Sustainability is also another priority for the company. In addition to using solar power to reduce the building’s energy use, the café is working to reduce the amount of paper cups that coffee drinkers use. Coava has a unique offer that if you buy a reusable ceramic travel mug (complete with washable rubber travel lid) for $15, they will give you a gift certificate for $15 worth of coffee. They believe that the quality of their coffee will keep you coming back for more, so they are effectively giving away their mugs.

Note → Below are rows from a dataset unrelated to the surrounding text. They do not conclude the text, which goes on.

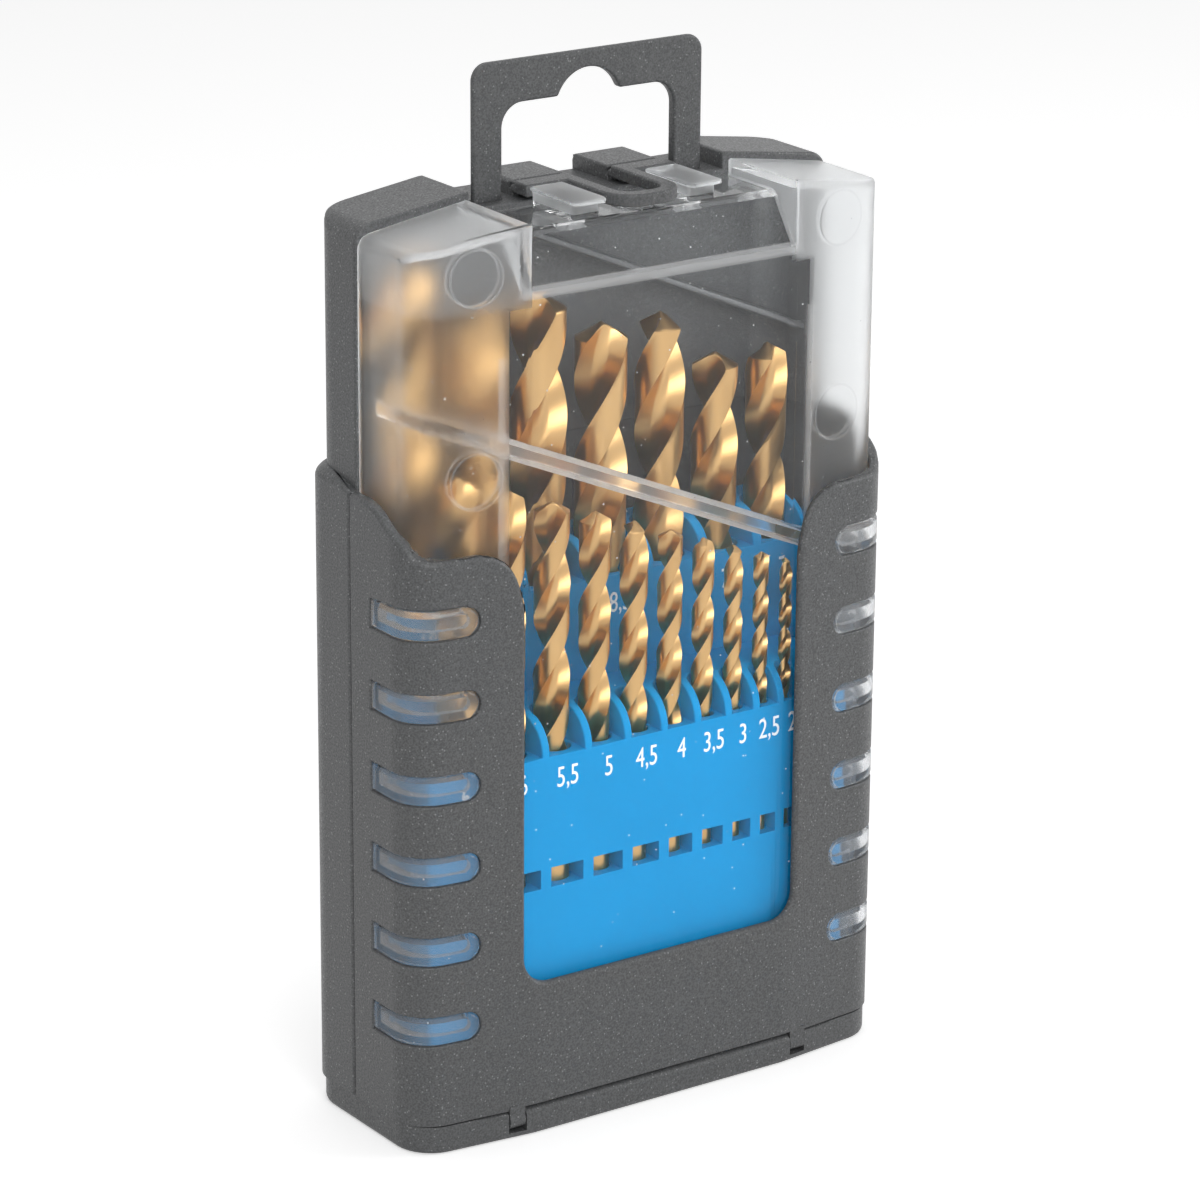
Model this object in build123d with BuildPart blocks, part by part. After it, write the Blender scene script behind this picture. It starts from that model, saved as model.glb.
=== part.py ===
from build123d import *
import math
import os

os.makedirs("parts", exist_ok=True)

# Hinged drill bit case, upright. Millimetres. X runs across, +Y is the back, +Z is up.
# Y = 0 is the parting plane between the back shell and the lid, Z = 0 is the standing face.
# The bits set the holder's width, the holder sets the case's, and the case carries the rest.

# Drill bits: diameter, whole length and flute length, in the order they stand from -X
FRONT_BITS = (
    (6.5, 101, 63), (6.0, 93, 57), (5.5, 93, 57), (5.0, 86, 52), (4.5, 80, 47), (4.0, 75, 43),
    (3.5, 70, 39), (3.0, 61, 33), (2.5, 57, 30), (2.0, 49, 24), (1.5, 40, 18), (1.0, 34, 12),
)
REAR_BITS = (
    (10.0, 133, 87), (9.5, 125, 81), (9.0, 125, 81), (8.5, 117, 75), (8.0, 117, 75),
    (7.5, 109, 69), (7.0, 109, 69),
)
FRONT_GAP = 2.4
REAR_GAP = 2.75
HELIX_ANGLE = 30.0
POINT_ANGLE = 118.0
FLUTE_SPAN = 0.82
FLUTE_OUT = 0.95
FLUTE_SIDE = 0.35
STEPS_PER_TURN = 8
REAR_SPAN = sum(bit[0] for bit in REAR_BITS) + REAR_GAP * (len(REAR_BITS) - 1)

# Walls and clearances
WALL = 1.5
PARTING_GAP = 0.15
FIT = 0.05
SLIDE_CLEAR = 0.15
CUT_PAST = 1.0

# Plan of the holder and the case round it
HOLDER_END_WALL = 1.4
HOLDER_SIDE_GAP = 2.6
HOLDER_FRONT_GAP = 1.5
HOLDER_BACK_GAP = 0.9
HOLDER_SPLIT_Y = -2.0
HOLDER_CORNER_R = 1.5
GRIP_SIDE_T = 1.5
GRIP_FRONT_T = 1.0
SLEEVE_BACK_T = 1.0
BASE_SIDE_STEP = 0.5
BASE_FRONT_STEP = 0.1
BASE_BACK_STEP = 0.3
LID_FRONT_Y = -18.0
SHELL_BACK_Y = 13.3
FACET_X = 24.0
FACET_TURN = 6.2
BEND_R = 14.0
CORNER_R = 6.5
HOLDER_HALF_W = REAR_SPAN / 2 + HOLDER_END_WALL
HOLDER_FRONT_Y = LID_FRONT_Y + WALL + HOLDER_FRONT_GAP
HOLDER_BACK_Y = SHELL_BACK_Y - WALL - HOLDER_BACK_GAP
CASE_HALF_W = HOLDER_HALF_W + HOLDER_SIDE_GAP + WALL
GRIP_HALF_W = CASE_HALF_W + GRIP_SIDE_T
GRIP_FRONT_Y = LID_FRONT_Y - GRIP_FRONT_T
SLEEVE_BACK_Y = SHELL_BACK_Y + SLEEVE_BACK_T
BASE_HALF_W = GRIP_HALF_W - BASE_SIDE_STEP
BASE_FRONT_Y = GRIP_FRONT_Y - BASE_FRONT_STEP
BASE_BACK_Y = SLEEVE_BACK_Y - BASE_BACK_STEP

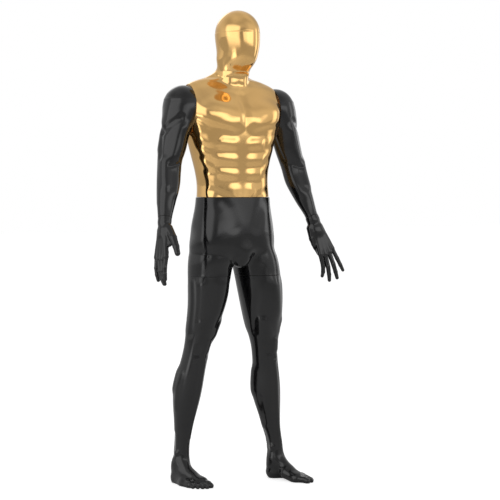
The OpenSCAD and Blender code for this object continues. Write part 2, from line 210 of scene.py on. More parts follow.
# Relief on both halves of the torso: (angle from the front, height) points, reach, height, power
TORSO_RELIEF = [
    # Pectorals, with their lower edge, and the line of the breastbone
    ([(26, 1450), (50, 1466)], 80, 13, 3),
    ([(46, 1486), (76, 1508)], 60, 4, 2),
    ([(30, 1398), (52, 1412), (72, 1440)], 22, -2, 2),
    ([(0, 1530), (0, 1440)], 36, -3, 2),
    # Collar bones and the notch between them
    ([(10, 1556), (35, 1566), (62, 1578)], 26, 3, 2),
    # Blocks of the belly, either side of a flat channel
    ([(20, 1345), (36, 1347)], 37, 5, 2),
    ([(20, 1282), (44, 1285)], 37, 5.5, 2),
    ([(20, 1226), (42, 1231)], 37, 5.5, 2),
    ([(19, 1166), (16, 1120)], 44, 4, 2),
    # Ribs and flank, reaching in to the belly, and the groin line
    ([(56, 1352), (68, 1366)], 34, 2.5, 2),
    ([(56, 1302), (68, 1318)], 34, 2.5, 2),
    ([(56, 1252), (66, 1268)], 34, 2.5, 2),
    ([(58, 1200), (60, 1150)], 50, 3, 2),
    ([(60, 1160), (38, 1136), (24, 1118)], 30, -3, 2),
    # Back: spine, its two columns, wings, shoulder blades
    ([(180, 1560), (180, 1140)], 34, -8, 2),
    ([(162, 1340), (162, 1140)], 42, 5, 2),
    ([(118, 1420), (134, 1320)], 80, 8, 2),
    ([(150, 1500), (146, 1450)], 62, 7, 2),
    ([(130, 1418), (160, 1392)], 30, -4, 2),
]
# The belly's relief is turned this many degrees to the right, from BELLY_TOP down
BELLY_TURN, BELLY_TOP, BELLY_FADE = 5.0, 1410, 70
SHOULDER_FILLET, CORD_FILLET, NECK_FILLET, JAW_FILLET = 60, 54, 44, 42


def torso_field(p):
    body = TORSO.field(p)
    angle, radius = TORSO.locate(p)
    fade = np.clip((BELLY_TOP - p[:, 2]) / BELLY_FADE, 0, 1)
    turned = angle + BELLY_TURN * fade * fade * (3 - 2 * fade)
    body = body - relief(np.abs(turned), radius, p[:, 2], TORSO_RELIEF)
    head = np.where(p[:, 2] > SKULL_Z, egg(p, *SKULL), HEAD.field(p))
    neck = bone(p, [-1, 6, 1560], [6, -26, 1690], 63, 51)
    q = np.stack([np.abs(p[:, 0] + 2), p[:, 1], p[:, 2]], 1)
    trapezius = bone(q, [28, 22, 1606], [152, 12, 1560], 33, 25)
    cord = bone(q, [38, -18, 1680], [20, -40, 1590], 22, 16)
    throat = blend(neck, cord, CORD_FILLET)
    chest = blend(blend(body, trapezius, SHOULDER_FILLET), throat, NECK_FILLET)
    return blend(chest, head, JAW_FILLET)


# ---------------------------------------------------------------- pelvis and legs
PELVIS = Loft([
    [4, -8, 1158, 153, 98, 2.3, 0], [4, -7, 1100, 158, 103, 2.3, 1], [4, -5, 1050, 167, 109, 2.4, 3],
    [4, -3, 1000, 175, 114, 2.5, 5], [4, -1, 950, 178, 113, 2.5, 6], [3, 0, 915, 160, 98, 2.3, 6],
    [2, 0, 892, 110, 60, 2.1, 6], [2, 0, 878, 40, 30, 2, 6]])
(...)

Why is Coava located in a bamboo flooring retail shop? I posed that question to Matt, and he told me that originally, they were looking at other sites but negotiations for the leases fell through. Their designer/builder happened to work for Bamboo Revolution, so Matt and Keith were able to rent out space in the Bamboo Revolution showroom for their coffee shop. The space was originally supposed to be the site of a model kitchen, but instead it is a living demonstration of Bamboo Revolution’s products. It’s a good arrangement for both companies.
The atmosphere in the café was kind of loud. On warm days, when the door is rolled up, you get a lot of noise from cars driving by. The café shakes as big container trucks rumble by on their way to the port. Hip hop and rock music poured out of the speakers in the corner while I was at the café. If you’re looking for a quiet place to read or study, Coava is probably not the best place for you to go. However, if you’re looking for a uniquely Portland coffee shop, where you can get fresh-roasted coffee from people who have the highest quality standards, Coava is a good bet.
Address: 1300 SE Grand Ave, Portland, OR 97214 (map)
Coffee: Coava (roasted on-site Monday, Tuesday, Thursday and Friday)
Free Wi-Fi? Yes
Recommend it? Yes, especially if you are interested in learning about coffee and/or roasting theory.